(Objective): Quote exactly the lines between the line containing "if empty is" and the line containing "ROUND_STEPS = 64", counting those two lines as part of the range. Leave the rest out.

(Stored data):

::::::

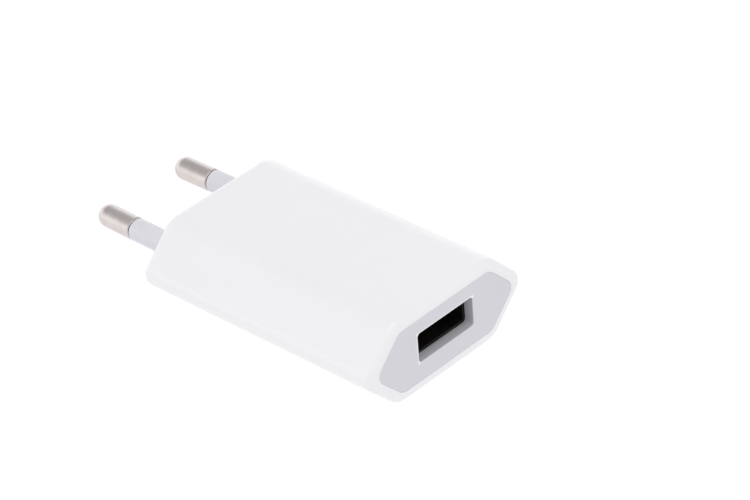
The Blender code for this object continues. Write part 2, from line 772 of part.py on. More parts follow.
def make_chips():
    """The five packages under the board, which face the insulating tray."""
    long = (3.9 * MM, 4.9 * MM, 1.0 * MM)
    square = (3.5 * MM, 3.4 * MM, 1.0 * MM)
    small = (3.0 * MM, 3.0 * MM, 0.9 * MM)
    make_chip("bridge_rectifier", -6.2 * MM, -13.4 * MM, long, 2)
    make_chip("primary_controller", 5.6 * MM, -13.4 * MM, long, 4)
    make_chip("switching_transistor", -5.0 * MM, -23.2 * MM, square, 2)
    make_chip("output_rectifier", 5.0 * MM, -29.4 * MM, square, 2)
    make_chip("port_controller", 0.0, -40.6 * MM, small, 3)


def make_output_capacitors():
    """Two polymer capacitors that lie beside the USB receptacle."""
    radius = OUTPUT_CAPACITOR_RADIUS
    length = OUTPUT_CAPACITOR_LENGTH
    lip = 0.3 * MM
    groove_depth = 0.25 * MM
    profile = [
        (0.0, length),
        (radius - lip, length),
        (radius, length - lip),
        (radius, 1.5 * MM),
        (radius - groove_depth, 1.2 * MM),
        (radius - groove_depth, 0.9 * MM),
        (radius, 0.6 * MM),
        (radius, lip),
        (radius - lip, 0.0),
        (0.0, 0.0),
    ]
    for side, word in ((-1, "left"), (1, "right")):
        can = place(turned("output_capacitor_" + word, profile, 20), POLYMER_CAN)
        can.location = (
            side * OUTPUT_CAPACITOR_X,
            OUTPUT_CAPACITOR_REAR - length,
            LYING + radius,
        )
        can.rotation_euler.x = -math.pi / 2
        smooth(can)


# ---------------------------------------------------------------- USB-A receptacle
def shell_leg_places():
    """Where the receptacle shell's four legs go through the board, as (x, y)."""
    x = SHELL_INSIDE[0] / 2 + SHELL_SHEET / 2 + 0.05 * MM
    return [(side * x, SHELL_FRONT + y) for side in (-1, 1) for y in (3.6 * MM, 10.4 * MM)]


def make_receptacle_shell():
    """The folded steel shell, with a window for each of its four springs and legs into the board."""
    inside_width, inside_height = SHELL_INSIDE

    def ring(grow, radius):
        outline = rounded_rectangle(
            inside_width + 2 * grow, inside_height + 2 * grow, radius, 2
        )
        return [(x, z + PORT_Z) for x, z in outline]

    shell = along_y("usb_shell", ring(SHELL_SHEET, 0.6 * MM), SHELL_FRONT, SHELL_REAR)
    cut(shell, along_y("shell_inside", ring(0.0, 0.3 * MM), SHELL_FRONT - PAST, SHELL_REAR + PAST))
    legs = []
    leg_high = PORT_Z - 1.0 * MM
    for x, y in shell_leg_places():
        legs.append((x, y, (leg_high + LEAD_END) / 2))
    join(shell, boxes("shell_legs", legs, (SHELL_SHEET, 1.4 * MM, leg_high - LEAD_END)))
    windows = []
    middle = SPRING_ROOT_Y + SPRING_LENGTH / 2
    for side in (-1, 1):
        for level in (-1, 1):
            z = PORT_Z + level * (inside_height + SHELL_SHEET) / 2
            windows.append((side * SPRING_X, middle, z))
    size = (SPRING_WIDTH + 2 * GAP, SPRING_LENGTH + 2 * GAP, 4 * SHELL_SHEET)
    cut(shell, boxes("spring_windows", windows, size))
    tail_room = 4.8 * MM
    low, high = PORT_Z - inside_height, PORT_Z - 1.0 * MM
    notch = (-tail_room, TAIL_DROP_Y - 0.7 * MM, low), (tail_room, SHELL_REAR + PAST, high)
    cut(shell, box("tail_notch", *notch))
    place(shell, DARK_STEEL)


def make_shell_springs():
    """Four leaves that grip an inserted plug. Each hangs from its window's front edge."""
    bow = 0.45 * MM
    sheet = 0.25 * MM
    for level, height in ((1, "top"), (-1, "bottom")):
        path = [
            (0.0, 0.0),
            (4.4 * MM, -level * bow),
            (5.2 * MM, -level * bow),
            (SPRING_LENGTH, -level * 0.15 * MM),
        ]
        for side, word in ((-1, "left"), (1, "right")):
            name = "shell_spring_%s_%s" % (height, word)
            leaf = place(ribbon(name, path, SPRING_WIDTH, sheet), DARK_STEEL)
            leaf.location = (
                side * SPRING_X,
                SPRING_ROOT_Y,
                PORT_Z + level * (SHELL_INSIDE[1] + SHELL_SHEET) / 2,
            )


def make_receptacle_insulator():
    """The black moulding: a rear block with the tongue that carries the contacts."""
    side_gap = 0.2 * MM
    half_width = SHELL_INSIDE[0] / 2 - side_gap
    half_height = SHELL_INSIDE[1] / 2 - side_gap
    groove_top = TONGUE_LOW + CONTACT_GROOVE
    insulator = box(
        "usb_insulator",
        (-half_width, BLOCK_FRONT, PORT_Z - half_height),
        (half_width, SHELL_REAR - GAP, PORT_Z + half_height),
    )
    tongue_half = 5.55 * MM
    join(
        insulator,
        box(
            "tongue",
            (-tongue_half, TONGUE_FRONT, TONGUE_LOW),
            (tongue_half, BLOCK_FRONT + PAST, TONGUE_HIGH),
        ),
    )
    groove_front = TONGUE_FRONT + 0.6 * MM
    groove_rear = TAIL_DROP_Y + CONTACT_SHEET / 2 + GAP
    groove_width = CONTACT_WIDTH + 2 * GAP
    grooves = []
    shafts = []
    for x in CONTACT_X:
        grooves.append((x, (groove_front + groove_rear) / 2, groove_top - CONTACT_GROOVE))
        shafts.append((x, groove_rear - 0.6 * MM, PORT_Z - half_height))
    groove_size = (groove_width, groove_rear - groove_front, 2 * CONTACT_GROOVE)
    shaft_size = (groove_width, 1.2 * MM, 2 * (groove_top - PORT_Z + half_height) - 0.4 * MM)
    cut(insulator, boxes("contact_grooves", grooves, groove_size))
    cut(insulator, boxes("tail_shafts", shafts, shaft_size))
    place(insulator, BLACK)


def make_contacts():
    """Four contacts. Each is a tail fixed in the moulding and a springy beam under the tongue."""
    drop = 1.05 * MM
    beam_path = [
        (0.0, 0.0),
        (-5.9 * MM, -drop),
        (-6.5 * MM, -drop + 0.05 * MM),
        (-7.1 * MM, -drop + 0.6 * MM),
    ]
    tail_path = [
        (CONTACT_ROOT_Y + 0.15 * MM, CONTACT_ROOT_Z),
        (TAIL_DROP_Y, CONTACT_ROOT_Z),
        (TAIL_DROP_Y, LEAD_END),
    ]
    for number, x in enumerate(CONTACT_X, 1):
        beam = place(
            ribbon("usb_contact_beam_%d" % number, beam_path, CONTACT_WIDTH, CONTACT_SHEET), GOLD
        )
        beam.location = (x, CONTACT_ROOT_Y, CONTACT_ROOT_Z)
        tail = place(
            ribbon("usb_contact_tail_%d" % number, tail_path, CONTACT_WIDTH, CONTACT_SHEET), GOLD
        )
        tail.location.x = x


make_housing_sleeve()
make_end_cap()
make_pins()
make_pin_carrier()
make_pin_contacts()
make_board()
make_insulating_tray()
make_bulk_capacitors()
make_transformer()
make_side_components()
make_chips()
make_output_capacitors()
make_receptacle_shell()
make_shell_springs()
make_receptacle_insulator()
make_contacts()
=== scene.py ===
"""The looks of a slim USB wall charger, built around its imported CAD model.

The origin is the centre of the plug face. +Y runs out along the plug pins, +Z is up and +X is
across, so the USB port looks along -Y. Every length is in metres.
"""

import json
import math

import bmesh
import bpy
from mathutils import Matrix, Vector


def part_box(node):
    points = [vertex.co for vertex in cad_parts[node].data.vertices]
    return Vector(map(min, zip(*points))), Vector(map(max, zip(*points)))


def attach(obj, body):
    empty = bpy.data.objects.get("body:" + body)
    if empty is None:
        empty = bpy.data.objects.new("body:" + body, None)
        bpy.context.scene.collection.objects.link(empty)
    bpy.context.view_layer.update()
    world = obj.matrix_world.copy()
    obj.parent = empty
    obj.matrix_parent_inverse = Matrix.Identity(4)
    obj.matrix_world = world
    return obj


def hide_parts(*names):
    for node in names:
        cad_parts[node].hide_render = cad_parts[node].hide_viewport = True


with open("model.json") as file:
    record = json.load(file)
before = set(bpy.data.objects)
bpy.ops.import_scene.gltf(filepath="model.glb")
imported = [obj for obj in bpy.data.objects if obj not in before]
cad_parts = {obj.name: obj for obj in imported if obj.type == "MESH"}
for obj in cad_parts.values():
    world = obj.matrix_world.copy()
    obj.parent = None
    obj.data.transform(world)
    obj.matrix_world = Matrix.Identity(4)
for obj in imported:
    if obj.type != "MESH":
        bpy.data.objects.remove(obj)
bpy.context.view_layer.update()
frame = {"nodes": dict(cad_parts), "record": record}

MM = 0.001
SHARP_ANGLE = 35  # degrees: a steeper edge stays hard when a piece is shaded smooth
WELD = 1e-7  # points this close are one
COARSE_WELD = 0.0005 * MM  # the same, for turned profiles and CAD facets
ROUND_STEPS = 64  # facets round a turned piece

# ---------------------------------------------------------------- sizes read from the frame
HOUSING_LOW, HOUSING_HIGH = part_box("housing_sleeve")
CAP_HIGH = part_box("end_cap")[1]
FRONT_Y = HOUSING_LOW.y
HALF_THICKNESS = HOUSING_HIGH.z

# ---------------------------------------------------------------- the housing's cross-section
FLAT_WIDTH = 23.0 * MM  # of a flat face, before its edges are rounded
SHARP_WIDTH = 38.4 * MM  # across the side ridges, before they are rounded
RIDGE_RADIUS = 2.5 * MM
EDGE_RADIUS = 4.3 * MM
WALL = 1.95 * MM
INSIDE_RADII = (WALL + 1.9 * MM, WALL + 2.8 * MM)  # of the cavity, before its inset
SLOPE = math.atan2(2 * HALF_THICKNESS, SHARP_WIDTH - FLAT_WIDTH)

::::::

(Result of this task):
    if empty is None:
        empty = bpy.data.objects.new("body:" + body, None)
        bpy.context.scene.collection.objects.link(empty)
    bpy.context.view_layer.update()
    world = obj.matrix_world.copy()
    obj.parent = empty
    obj.matrix_parent_inverse = Matrix.Identity(4)
    obj.matrix_world = world
    return obj


def hide_parts(*names):
    for node in names:
        cad_parts[node].hide_render = cad_parts[node].hide_viewport = True


with open("model.json") as file:
    record = json.load(file)
before = set(bpy.data.objects)
bpy.ops.import_scene.gltf(filepath="model.glb")
imported = [obj for obj in bpy.data.objects if obj not in before]
cad_parts = {obj.name: obj for obj in imported if obj.type == "MESH"}
for obj in cad_parts.values():
    world = obj.matrix_world.copy()
    obj.parent = None
    obj.data.transform(world)
    obj.matrix_world = Matrix.Identity(4)
for obj in imported:
    if obj.type != "MESH":
        bpy.data.objects.remove(obj)
bpy.context.view_layer.update()
frame = {"nodes": dict(cad_parts), "record": record}

MM = 0.001
SHARP_ANGLE = 35  # degrees: a steeper edge stays hard when a piece is shaded smooth
WELD = 1e-7  # points this close are one
COARSE_WELD = 0.0005 * MM  # the same, for turned profiles and CAD facets
ROUND_STEPS = 64  # facets round a turned piece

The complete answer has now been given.